El primo favorito de mi madre, como ella de origen cachubo, era funcionario del correo polaco del Estado Libre de Danzig. Entraba y salía en nuestra casa y era visita bien acogida. Cuando, al comenzar la guerra, el edificio de correos de la plaza Hevelius fue defendido durante cierto tiempo de los ataques de la Milicia Nacional de las SS, mi tío estaba entre los que se rindieron, y todos fueron juzgados y fusilados marcialmente. De pronto me quedé sin tío. De pronto y de forma persistente, no se volvió a hablar de él. Se le omitió. Sin embargo, aunque estaba como desaparecido, debió de haberse asentado en mí sin que lo hubiera notado durante años, en los que, a los quince, me puse el uniforme, a los dieciséis aprendí a tener miedo, a los diecisiete fui hecho prisionero de guerra americano, a los dieciocho estaba libre y me dedicaba al estraperlo y, finalmente, aprendí la profesión de cantero y escultor, me ejercité en academias artísticas, escribía y dibujaba, dibujaba y escribía versos de pie ligero, hinchados por el viento y piezas de teatro grotescas. Y así siguió la cosa, hasta que a mí, en quien el placer estético era algo innato, me resultó demasiado voluminoso aquel cúmulo de material. Y bajo sus escombros estaba enterrado el primo favorito de mi madre, funcionario de correos fusilado, para ser encontrado y desenterrado por mí – ¿por quién si no? -, a fin de que volviera a la vida, con otro nombre y en otra figura, gracias a una respiración artificial narrativa; esta vez, sin embargo, en una novela cuyos personajes principales y secundarios, ansiosos de vivir, y efectivamente vivitos y coleando, sobrevivieron muchos capítulos, algunos incluso hasta el final, de forma que la permanente promesa del escritor, «continuará…» pudo cumplirse.

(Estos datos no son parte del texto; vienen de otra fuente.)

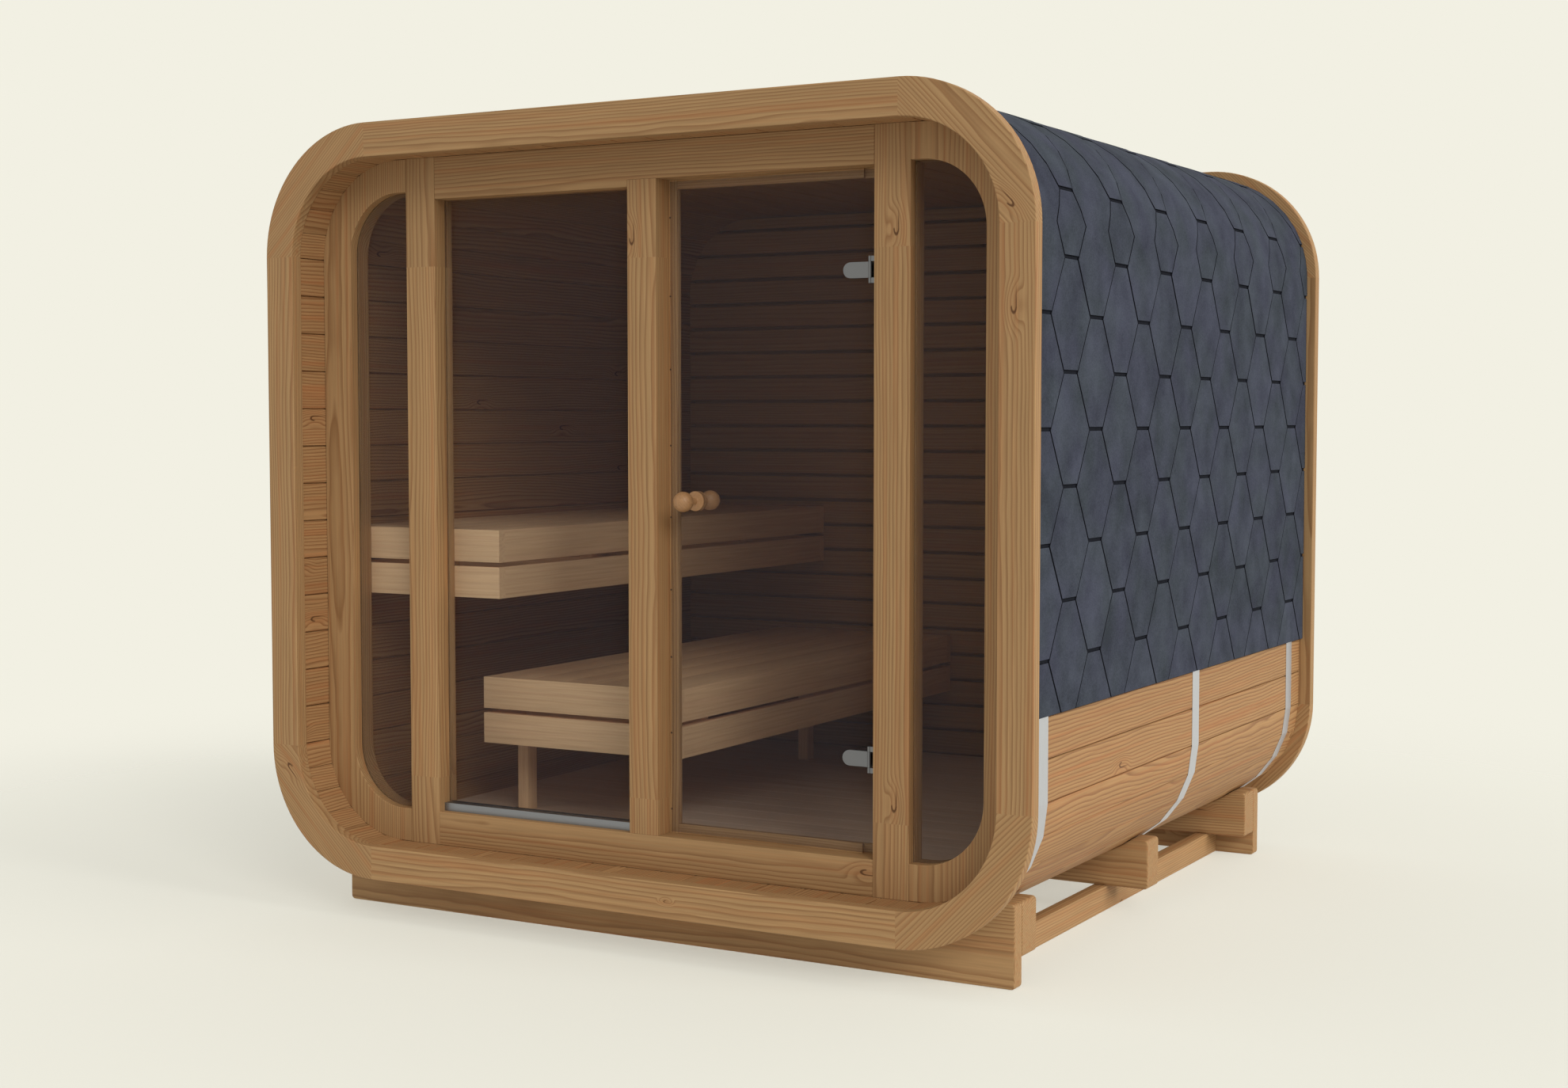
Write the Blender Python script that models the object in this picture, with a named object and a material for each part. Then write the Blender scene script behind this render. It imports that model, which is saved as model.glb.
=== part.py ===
"""Outdoor sauna cabin of rounded square section, standing on a timber base.

The barrel is built of lengthwise staves between two glued end rings, hooped by three steel
straps and covered with shingles over the roof and the upper sides. A recessed front wall
holds two narrow side panes, one fixed pane and one hinged glass door. Inside are a boarded
floor, a boarded back wall and two benches on the left.

Axes: X to the right seen from the front, Y into the cabin, Z up, in metres. The origin is on
the ground, under the middle of the cabin.
"""

import math

import bmesh
import bpy
from mathutils import Matrix, Vector

# Overall form
WIDTH = 2.300
HEIGHT = 2.054
DEPTH = 2.290
RAISE = 0.112
CORNER = 0.350
ARC_STEPS = 12

# Fits
FIT = 0.0003
SEAT_FIT = 0.0008

# End rings
RING_FACE = 0.092
RING_THICK = 0.037
RING_EDGE = 0.002
RING_JOINT_WIDE = 0.0024
RING_JOINT_DEEP = 0.0012

# Staves
STAVE_INSET = 0.038
STAVE_THICK = 0.048
STAVES_ACROSS = 15
STAVES_UP = 13
STAVES_CORNER = 6
GROOVE_WIDE = 0.0036
GROOVE_DEEP = 0.0022

# Shingles and straps
SHINGLE_FACE_INSET = 0.027
SHINGLE_BACK_RISE = 0.0022
SHINGLE_EDGE_RISE = 0.561
STRAP_WIDE = 0.056
STRAP_THICK = 0.0009
STRAP_FRONT = 0.151
STRAP_PAST_CRADLE = 0.100
STRAP_REAR = 0.153

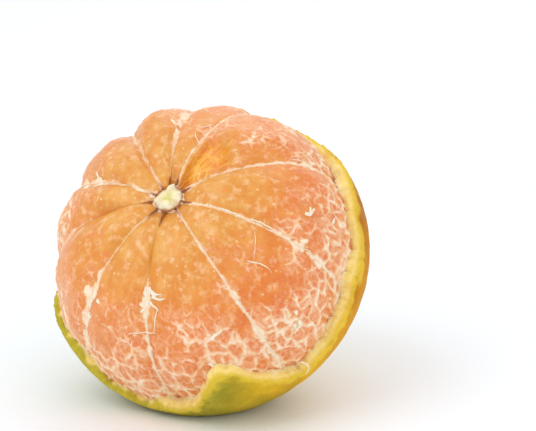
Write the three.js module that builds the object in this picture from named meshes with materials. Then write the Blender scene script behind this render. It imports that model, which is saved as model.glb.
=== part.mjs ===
// A half-peeled orange of the loose-skinned kind, lying on what is left of its peel.
//
// Millimetres, +Z up. The origin is the middle of the small flat spot that the peel rests on.
// The fruit's own axis runs through its peeled end. Round that axis, a longitude is measured
// from the meridian nearest the table, and a polar angle from the peeled end, both in degrees.

import * as THREE from 'three';

const { degToRad, smoothstep } = THREE.MathUtils;

// How the fruit lies
const lean = 46.8; // degrees between the fruit's axis and the vertical
const heading = -115.9; // degrees from +X to where the peeled end faces, seen from above
const pressedDepth = 2.2; // how far the underside is pressed flat
const pressedEase = 0.5; // height over which the round underside eases into the flat spot

// Peel
const peelRadius = 38; // outside, at the equator
const peelDepth = 30.4; // outside, from the centre to the blossom end
const peelWall = 2.35;
const peelShoulder = 32.6; // the same outside, carried on towards the peeled end
const slump = 1.7; // how far the loosened peel sags towards the table
const slumpPolar = 149; // polar angle where it sags most, and how far that spreads
const slumpSpread = 20;

// Flesh
const looseness = 0.45; // air between the loose peel and the flesh
const fleshRadius = peelRadius - peelWall - looseness;
const fleshDepth = peelDepth - peelWall - looseness;
const shoulderDepth = 30; // centre to the peeled end, before its hollow
const shoulderPower = 2.4; // above 2 the shoulders are fuller than an ellipse's
const hollowDepth = 4; // the hollow that the core stands in
const hollowWidth = 8;
const grooveDeep = 2.4; // between two lobes, at the peeled end and at the blossom end
const grooveShallow = 0.5;
const grooveFade = 1.5; // how fast the groove gets shallower on the way
const grooveSharpness = 3; // 2 makes a lobe evenly round, and more flattens its middle
const proudTop = 45; // polar angles between which a lobe that stands proud sinks back in line
const proudFoot = 72;
const seam = 0.34; // between two segments, and between a segment and the core
const polarStart = 8; // a segment's two tips, as polar angles
const polarEnd = 172;

// Core
const coreRadius = 3;
const coreTop = 27.6;
const coreCrown = 1.4; // height of the rounded knob at its top
const coreFoot = -26.6;

// Each segment: the longitude of its far wall, and how far its lobe stands proud.
const firstWall = 2;
const segments = [
  [47, 0],
  [84, 0.2],
  [126, 0.3],
  [171, 0.4],
  [194, -1.3],
  [224, 0.6],
  [259, 0.3],
  [288, -0.2],
  [328, 0.1],
  [360 + firstWall, 0],
];

// The torn rim of the peel, as longitude and polar angle, once round the fruit.
const rim = [
  [0, 95],
  [11, 94],
  [20, 81],
  [29, 75],
  [38, 85],
  [48, 97],
  [60, 97],
  [78, 90],
  [96, 88],
  [112, 80],
  [132, 84],
  [152, 90],
  [176, 88],
  [204, 81],
  [228, 92],
  [256, 87],
  [284, 92],
  [312, 82],
  [334, 91],
  [348, 96],
];

// Meshing
const peelColumns = 72;
const peelRows = 12;
const rimCrowding = 1.1; // above 1 sets the peel's rows closer together at its rim
const rimSteps = 8; // between two points of the rim
const segmentRows = 14;
const segmentColumns = 6;
const coreColumns = 20;
const crownSteps = 4;

const leanAngle = degToRad(lean);
const lowest = Math.hypot(peelRadius * Math.sin(leanAngle), peelDepth * Math.cos(leanAngle));
const touchOffset =
  ((peelRadius ** 2 - peelDepth ** 2) * Math.sin(leanAngle) * Math.cos(leanAngle)) / lowest;
const centreHeight = lowest - pressedDepth;
const up = new THREE.Vector3(-Math.sin(leanAngle), 0, Math.cos(leanAngle));

// Distance from the centre to a round body whose ends may be fuller than an ellipse's.
function roundBody(polar, radius, end, power) {
  const across = Math.abs(Math.sin(polar)) / radius;
  const along = Math.abs(Math.cos(polar)) / end;
  return (across ** power + along ** power) ** (-1 / power);
}

function peelOutside(polar) {
  return Math.cos(polar) > 0
    ? roundBody(polar, peelRadius, peelShoulder, shoulderPower)
    : roundBody(polar, peelRadius, peelDepth, 2);
}

function sag(polar, longitude) {
  const along = (polar - degToRad(slumpPolar)) / degToRad(slumpSpread);
  return slump * Math.exp(-(along ** 2)) * Math.max(Math.cos(longitude), 0) ** 2;
}

function fleshOutside(polar) {
  return Math.cos(polar) > 0
    ? roundBody(polar, fleshRadius, shoulderDepth, shoulderPower)
    : roundBody(polar, fleshRadius, fleshDepth, 2);
}

// Lifts a point of the fruit that hangs lower than the given height above the table.
function press(point, clearance) {
  const missing = clearance - centreHeight - point.dot(up);
  const eased = (Math.max(missing + pressedEase, 0) ** 2) / (4 * pressedEase);
  return point.addScaledVector(up, missing > pressedEase ? missing : eased);
}

function fruitPoint(polar, longitude, distance) {
  const out = distance * Math.sin(polar);
  return new THREE.Vector3(
    out * Math.cos(longitude),
    out * Math.sin(longitude),
    distance * Math.cos(polar),
  );
}

// A closed body through rings of points that all have one length. Each end closes to its middle.
function loft(rings) {
  const count = rings[0].length;
  const middles = [rings[0], rings.at(-1)].map((ring) =>
    ring.reduce((sum, p) => sum.add(p), new THREE.Vector3()).divideScalar(count),
  );
  const points = [...rings.flat(), ...middles];
  const [startMiddle, endMiddle] = [points.length - 2, points.length - 1];
  const lastRing = (rings.length - 1) * count;
  const faces = [];
  for (let i = 0; i < count; i++) {
    const next = (i + 1) % count;
    for (let start = 0; start < lastRing; start += count) {
      const [a, b, c, d] = [start + i, start + next, start + count + next, start + count + i];
      faces.push(a, d, b, b, d, c);
    }
    faces.push(startMiddle, i, next, endMiddle, lastRing + next, lastRing + i);
  }
  const geometry = new THREE.BufferGeometry().setFromPoints(points).setIndex(faces);
  geometry.computeVertexNormals();
  return geometry;
}

// The polar angle of the peel's torn rim at a longitude, on a smooth closed curve.
const rimCurve = new THREE.CatmullRomCurve3(
  [...rim, ...rim, ...rim].map(
    ([longitude, polar], i) =>
      new THREE.Vector3(longitude + 360 * (Math.floor(i / rim.length) - 1), polar, 0),
  ),
).getPoints(rim.length * 3 * rimSteps);

function rimPolar(longitude) {
  const after = rimCurve.findIndex((p) => p.x > longitude);
  const [a, b] = [rimCurve[after - 1], rimCurve[after]];
  return a.y + ((longitude - a.x) / (b.x - a.x)) * (b.y - a.y);
}

// Peel: a bowl, lofted from the inside of the blossom end up to the rim and down the outside.
function peelGeometry() {
  const ring = (share, inside) =>
    Array.from({ length: peelColumns }, (_, i) => {
      const longitude = degToRad((i * 360) / peelColumns);
      const top = rimPolar((i * 360) / peelColumns);
      const polar = degToRad(top + (180 - top) * share);
      const skin = inside ? -peelWall : sag(polar, longitude);
      const point = fruitPoint(polar, longitude, peelOutside(polar) + skin);
      return press(point, inside ? peelWall : 0);
    });
  const shares = Array.from({ length: peelRows }, (_, j) => (j / peelRows) ** rimCrowding);
  return loft([
    ...shares.toReversed().map((share) => ring(share, true)),
    ...shares.map((share) => ring(share, false)),
  ]);
}

// The surface of a segment, where across runs from 0 at its near wall to 1 at its far wall.
function lobePoint(polar, across, near, far, proud) {
  const side = Math.abs(2 * across - 1);
  const towardsPeeled = (1 + Math.cos(polar)) / 2;
  const groove = grooveShallow + (grooveDeep - grooveShallow) * towardsPeeled ** grooveFade;
  const bare = 1 - smoothstep(polar, degToRad(proudTop), degToRad(proudFoot));
  const lobe = proud * bare * (1 - side ** 2) - groove * side ** grooveSharpness;
  const distance = fleshOutside(polar) + lobe;
  const out = distance * Math.sin(polar);
  const slack = Math.asin(seam / 2 / out);
  const longitude = near + slack + across * (far - near - 2 * slack);
  const point = fruitPoint(polar, longitude, distance);
  if (Math.cos(polar) > 0) point.z -= hollowDepth * Math.exp(-((out / hollowWidth) ** 2));
  return press(point, peelWall + looseness);
}

// Segment: a wedge, lofted from its tip at the peeled end to its tip at the blossom end.
function segmentGeometry(near, far, proud) {
  const inner = coreRadius + seam;
  const slack = Math.asin(seam / 2 / inner);
  const rings = Array.from({ length: segmentRows + 1 }, (_, j) => {
    const polar = degToRad(polarStart + ((polarEnd - polarStart) * j) / segmentRows);
    const skin = Array.from({ length: segmentColumns + 1 }, (_, k) =>
      lobePoint(polar, k / segmentColumns, near, far, proud),
    );
    const height = (skin[0].z + skin.at(-1).z) / 2;
    const edge = [far - slack, (near + far) / 2, near + slack].map(
      (longitude) =>
        new THREE.Vector3(inner * Math.cos(longitude), inner * Math.sin(longitude), height),
    );
    return [...skin, ...edge];
  });
  return loft(rings);
}

// Core: the white pith that the segments hang on, with a rounded knob at the peeled end.
function coreGeometry() {
  const crown = Array.from({ length: crownSteps }, (_, i) => {
    const turn = (i / crownSteps) * (Math.PI / 2);
    return new THREE.Vector2(
      coreRadius * Math.cos(turn),
      coreTop - coreCrown + coreCrown * Math.sin(turn),
    );
  });
  const profile = [
    new THREE.Vector2(0, coreFoot),
    new THREE.Vector2(coreRadius, coreFoot),
    ...crown,
    new THREE.Vector2(0, coreTop),
  ];
  return new THREE.LatheGeometry(profile, coreColumns).rotateX(Math.PI / 2);
}

function piece(name, geometry, material) {
  const mesh = new THREE.Mesh(geometry, material);
  mesh.name = name;
  return mesh;
}

const peelSkin = new THREE.MeshStandardMaterial({ color: 0xa9a32c, roughness: 0.45 });
const pith = new THREE.MeshStandardMaterial({ color: 0xf3e7c8, roughness: 0.8 });
const flesh = new THREE.MeshStandardMaterial({ color: 0xee9a48, roughness: 0.3 });

const fruit = new THREE.Group();
fruit.position.set(-touchOffset, 0, centreHeight);
fruit.rotation.y = leanAngle;
fruit.add(piece('peel', peelGeometry(), peelSkin));
fruit.add(piece('core_pith', coreGeometry(), pith));
segments.forEach(([farWall, proud], i) => {
  const nearWall = i ? segments[i - 1][0] : firstWall;
  const geometry = segmentGeometry(degToRad(nearWall), degToRad(farWall), proud);
  fruit.add(piece(`segment_${String(i + 1).padStart(2, '0')}`, geometry, flesh));
});

const orange = new THREE.Group();
orange.rotation.z = degToRad(heading);
orange.add(fruit);

export default orange;
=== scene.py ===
import math
import random

import bpy
import numpy as np
from mathutils import Matrix, Vector


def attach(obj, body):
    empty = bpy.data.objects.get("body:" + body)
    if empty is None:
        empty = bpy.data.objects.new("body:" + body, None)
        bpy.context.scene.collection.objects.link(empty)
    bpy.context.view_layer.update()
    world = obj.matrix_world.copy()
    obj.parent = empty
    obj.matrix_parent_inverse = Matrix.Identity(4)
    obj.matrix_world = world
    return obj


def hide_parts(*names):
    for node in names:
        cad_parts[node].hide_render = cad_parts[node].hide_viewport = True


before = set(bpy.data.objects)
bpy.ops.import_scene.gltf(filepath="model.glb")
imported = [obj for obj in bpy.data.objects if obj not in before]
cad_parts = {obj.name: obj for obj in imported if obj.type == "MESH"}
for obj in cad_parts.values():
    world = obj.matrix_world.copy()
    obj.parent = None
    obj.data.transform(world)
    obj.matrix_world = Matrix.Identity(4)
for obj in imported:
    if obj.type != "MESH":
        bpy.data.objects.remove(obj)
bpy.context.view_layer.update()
mm = 0.001  # the fruit's own shapes are worked out in millimetres

# The fruit's own frame: +Z towards the peeled end, longitude 0 nearest the table
fruit = {
    "lean": 46.8,  # degrees
    "heading": -115.9,  # degrees
    "peelRadius": 38.0,
    "peelDepth": 30.4,
    "peelWall": 2.35,
    "peelShoulder": 32.6,
    "slump": 1.7,
    "slumpPolar": 149.0,
    "slumpSpread": 20.0,
    "looseness": 0.45,
    "shoulderDepth": 30.0,
    "shoulderPower": 2.4,
    "hollowDepth": 4.0,
    "hollowWidth": 8.0,
    "pressedDepth": 2.2,
    "pressedEase": 0.5,
}
leanAngle = math.radians(fruit["lean"])
headingAngle = math.radians(fruit["heading"])
leanSine, leanCosine = math.sin(leanAngle), math.cos(leanAngle)
lowest = math.hypot(fruit["peelRadius"] * leanSine, fruit["peelDepth"] * leanCosine)
flattening = fruit["peelRadius"] ** 2 - fruit["peelDepth"] ** 2
touchOffset = flattening * leanSine * leanCosine / lowest
centreHeight = lowest - fruit["pressedDepth"]
fruitUp = np.array([-math.sin(leanAngle), 0.0, math.cos(leanAngle)])
fruitTurn = np.array(Matrix.Rotation(headingAngle, 3, "Z") @ Matrix.Rotation(leanAngle, 3, "Y"))
fruitCentre = np.array(Matrix.Rotation(headingAngle, 3, "Z") @ Vector((-touchOffset, 0, centreHeight)))


def smooth(value, low, high):
    share = np.clip((value - low) / (high - low), 0, 1)
    return share * share * (3 - 2 * share)


def roundBody(polar, radius, end, power):
    across = np.abs(np.sin(polar)) / radius
    along = np.abs(np.cos(polar)) / end
    return (across ** power + along ** power) ** (-1 / power)


def skinDistance(polar):
    north = roundBody(polar, fruit["peelRadius"], fruit["peelShoulder"], fruit["shoulderPower"])
    south = roundBody(polar, fruit["peelRadius"], fruit["peelDepth"], 2)
    return np.where(np.cos(polar) > 0, north, south)


def fleshDistance(polar):
    inset = fruit["peelWall"] + fruit["looseness"]
    north = roundBody(polar, fruit["peelRadius"] - inset, fruit["shoulderDepth"], fruit["shoulderPower"])
    south = roundBody(polar, fruit["peelRadius"] - inset, fruit["peelDepth"] - inset, 2)
    return np.where(np.cos(polar) > 0, north, south)


def fruitPoint(polar, longitude, distance):
    out = distance * np.sin(polar)
    return np.stack([out * np.cos(longitude), out * np.sin(longitude), distance * np.cos(polar)], -1)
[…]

Y así sucesivamente. Con la publicación de mis dos primeras novelas El tambor de hojalata y Años de perro y de la novela corta intercalada El gato y el ratón aprendí pronto, siendo un escritor todavía relativamente joven, que los libros causan escándalo y pueden provocar cólera y odio. Lo que, por amor, no le había ahorrado a mi país, fue leído como si ensuciara mi propio nido. Desde entonces se me considera controvertido. Aquí me encuentro, por lo que se refiere a escritores malditos enviados a Siberia o a algún otro lado, en muy buena compañía. No deberíamos quejarnos de ello. Más bien deberíamos considerar estimulante ser permanentemente controvertidos y adecuado también al riesgo de la profesión que hemos elegido. Lo que ocurre es que los autores del simple acontecer verbal escupen de buena gana y con premeditación en la sopa de los poderosos que afirman constantemente su derecho a sentarse en el banco de los vencedores, por lo que la historia de la literatura se comporta de forma análoga al desarrollo y refinamiento de los métodos de censura.
El desfavor de los potentados obligó a Sócrates a apurar hasta las heces su copa de veneno, empujó a Ovidio al exilio, forzó a Séneca a abrirse las venas. Los más hermosos frutos literarios, obtenidos en los jardines de la cultura occidental, decoraron con sus nombres durante siglos, y hasta hoy mismo, el Índice de la iglesia católica. ¿Qué retraso sufrió la Ilustración europea por las medidas de censura de los príncipes reinantes absolutos? ¿A cuántos escritores alemanes, italianos, españoles y portugueses expulsó el fascismo de sus países, de sus espacios lingüísticos? ¿Cuántos escritores fueron víctimas del terror leninista-estalinista? ¿Y a qué coacciones están expuestos todavía hoy los escritores en China, Kenia o Croacia?